= SUPPLIED RECORDS =
________________________

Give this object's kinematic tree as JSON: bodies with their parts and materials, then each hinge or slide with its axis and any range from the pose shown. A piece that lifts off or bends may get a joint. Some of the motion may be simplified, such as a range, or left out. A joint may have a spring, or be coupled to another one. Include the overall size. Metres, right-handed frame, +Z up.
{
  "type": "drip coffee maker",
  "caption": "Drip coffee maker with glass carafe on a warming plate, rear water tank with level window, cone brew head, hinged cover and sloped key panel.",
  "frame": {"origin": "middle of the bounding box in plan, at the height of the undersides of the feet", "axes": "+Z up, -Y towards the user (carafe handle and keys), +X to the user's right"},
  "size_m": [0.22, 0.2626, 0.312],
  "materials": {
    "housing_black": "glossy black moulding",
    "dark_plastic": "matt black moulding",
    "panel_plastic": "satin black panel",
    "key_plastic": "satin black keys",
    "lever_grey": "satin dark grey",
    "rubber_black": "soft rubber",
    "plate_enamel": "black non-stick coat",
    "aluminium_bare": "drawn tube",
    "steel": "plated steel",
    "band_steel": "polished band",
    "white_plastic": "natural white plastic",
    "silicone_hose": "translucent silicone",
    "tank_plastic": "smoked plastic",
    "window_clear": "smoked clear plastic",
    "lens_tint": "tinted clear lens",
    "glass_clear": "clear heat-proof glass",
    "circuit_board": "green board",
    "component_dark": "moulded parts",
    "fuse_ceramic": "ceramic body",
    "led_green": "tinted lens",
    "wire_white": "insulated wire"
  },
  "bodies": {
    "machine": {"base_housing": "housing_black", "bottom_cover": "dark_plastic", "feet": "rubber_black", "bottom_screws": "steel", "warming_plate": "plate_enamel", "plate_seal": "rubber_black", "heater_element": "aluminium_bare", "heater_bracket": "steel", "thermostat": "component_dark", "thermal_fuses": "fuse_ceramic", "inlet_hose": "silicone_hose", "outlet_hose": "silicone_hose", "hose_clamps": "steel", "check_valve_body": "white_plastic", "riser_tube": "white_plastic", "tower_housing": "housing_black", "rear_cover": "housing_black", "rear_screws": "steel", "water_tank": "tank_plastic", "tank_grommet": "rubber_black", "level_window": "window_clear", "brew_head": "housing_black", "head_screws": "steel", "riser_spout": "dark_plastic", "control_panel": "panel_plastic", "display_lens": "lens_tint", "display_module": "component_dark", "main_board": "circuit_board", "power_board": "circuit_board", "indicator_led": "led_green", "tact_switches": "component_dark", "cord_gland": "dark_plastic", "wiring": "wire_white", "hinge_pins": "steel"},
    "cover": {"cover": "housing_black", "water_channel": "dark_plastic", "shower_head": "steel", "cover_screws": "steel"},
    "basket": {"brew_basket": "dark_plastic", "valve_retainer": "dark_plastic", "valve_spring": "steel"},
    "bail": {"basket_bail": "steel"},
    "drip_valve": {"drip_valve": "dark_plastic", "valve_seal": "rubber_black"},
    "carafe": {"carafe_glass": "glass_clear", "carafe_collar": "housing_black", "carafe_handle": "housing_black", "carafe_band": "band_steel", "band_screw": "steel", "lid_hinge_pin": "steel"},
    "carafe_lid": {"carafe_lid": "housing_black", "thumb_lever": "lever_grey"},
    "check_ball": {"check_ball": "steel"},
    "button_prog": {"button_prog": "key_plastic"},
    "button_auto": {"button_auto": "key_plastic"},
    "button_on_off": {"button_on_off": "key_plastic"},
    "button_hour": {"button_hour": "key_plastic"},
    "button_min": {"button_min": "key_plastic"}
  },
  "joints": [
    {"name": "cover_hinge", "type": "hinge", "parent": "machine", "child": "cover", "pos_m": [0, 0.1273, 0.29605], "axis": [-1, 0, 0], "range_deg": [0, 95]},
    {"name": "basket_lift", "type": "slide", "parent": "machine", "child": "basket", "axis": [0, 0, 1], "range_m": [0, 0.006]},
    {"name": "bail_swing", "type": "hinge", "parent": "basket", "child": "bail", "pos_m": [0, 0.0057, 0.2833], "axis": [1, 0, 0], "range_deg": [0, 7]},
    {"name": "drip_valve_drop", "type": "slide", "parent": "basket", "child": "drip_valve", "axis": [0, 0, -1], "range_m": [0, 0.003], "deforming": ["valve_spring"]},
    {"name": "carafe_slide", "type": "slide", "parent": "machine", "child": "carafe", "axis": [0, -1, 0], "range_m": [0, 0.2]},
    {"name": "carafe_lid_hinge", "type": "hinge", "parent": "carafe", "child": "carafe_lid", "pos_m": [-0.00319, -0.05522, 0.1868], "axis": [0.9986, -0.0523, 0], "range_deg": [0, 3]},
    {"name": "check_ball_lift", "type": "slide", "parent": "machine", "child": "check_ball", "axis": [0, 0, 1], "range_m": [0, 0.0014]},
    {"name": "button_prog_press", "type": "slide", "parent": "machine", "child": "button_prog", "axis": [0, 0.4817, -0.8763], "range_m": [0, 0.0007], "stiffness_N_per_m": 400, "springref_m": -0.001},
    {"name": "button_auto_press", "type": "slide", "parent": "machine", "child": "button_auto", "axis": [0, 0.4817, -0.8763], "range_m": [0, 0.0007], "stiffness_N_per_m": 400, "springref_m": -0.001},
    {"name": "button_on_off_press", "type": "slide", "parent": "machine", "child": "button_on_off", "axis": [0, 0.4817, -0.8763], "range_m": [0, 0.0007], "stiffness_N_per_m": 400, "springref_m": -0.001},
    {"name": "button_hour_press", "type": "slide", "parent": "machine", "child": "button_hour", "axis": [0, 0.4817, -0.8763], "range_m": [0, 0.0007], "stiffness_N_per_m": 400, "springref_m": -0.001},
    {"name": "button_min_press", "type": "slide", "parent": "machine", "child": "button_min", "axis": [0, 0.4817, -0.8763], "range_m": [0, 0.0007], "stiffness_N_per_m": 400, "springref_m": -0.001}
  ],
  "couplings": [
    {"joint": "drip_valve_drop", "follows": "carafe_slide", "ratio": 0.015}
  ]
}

________________________

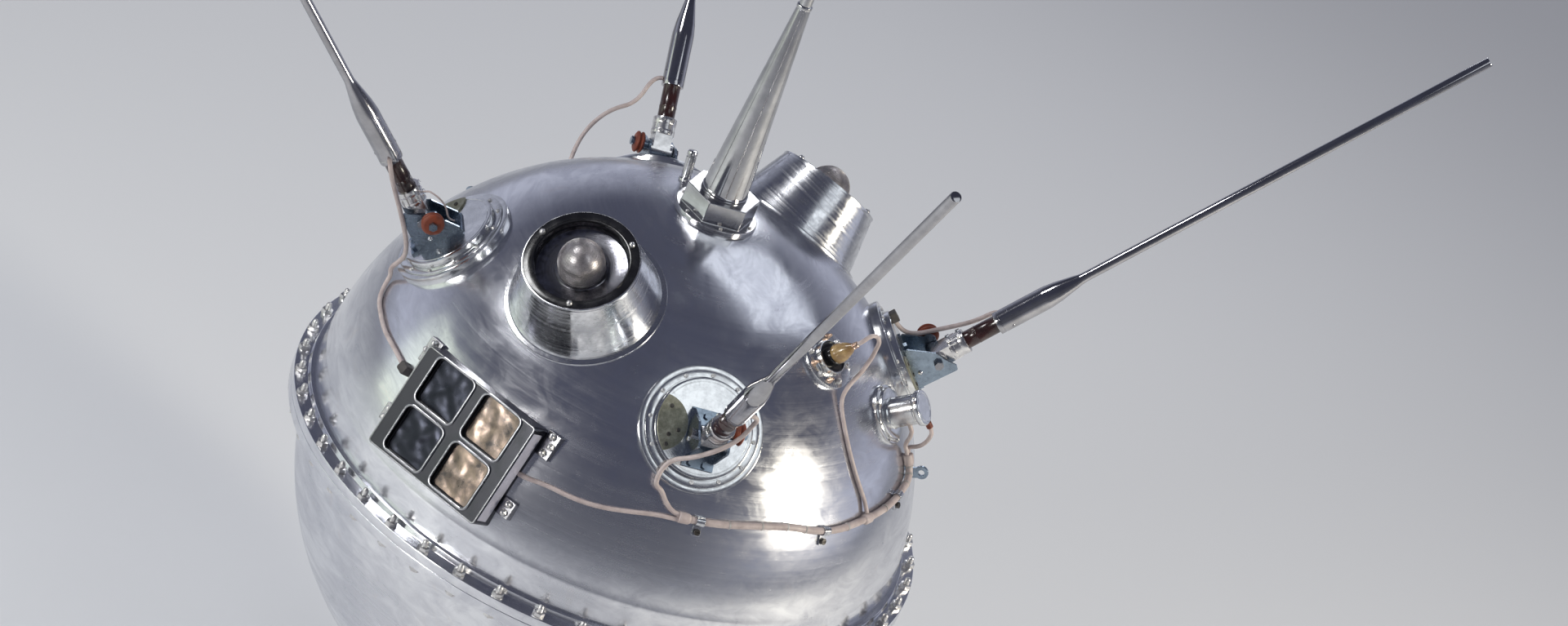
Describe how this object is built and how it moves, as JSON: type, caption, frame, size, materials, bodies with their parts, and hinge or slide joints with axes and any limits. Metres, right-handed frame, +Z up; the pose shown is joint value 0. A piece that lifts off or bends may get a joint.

________________________

= AIM OF THE TASK =
Return every line of the preceding records in which the word "bends" appears.

= EXPECTED ANSWER =
Give this object's kinematic tree as JSON: bodies with their parts and materials, then each hinge or slide with its axis and any range from the pose shown. A piece that lifts off or bends may get a joint. Some of the motion may be simplified, such as a range, or left out. A joint may have a spring, or be coupled to another one. Include the overall size. Metres, right-handed frame, +Z up.
Describe how this object is built and how it moves, as JSON: type, caption, frame, size, materials, bodies with their parts, and hinge or slide joints with axes and any limits. Metres, right-handed frame, +Z up; the pose shown is joint value 0. A piece that lifts off or bends may get a joint.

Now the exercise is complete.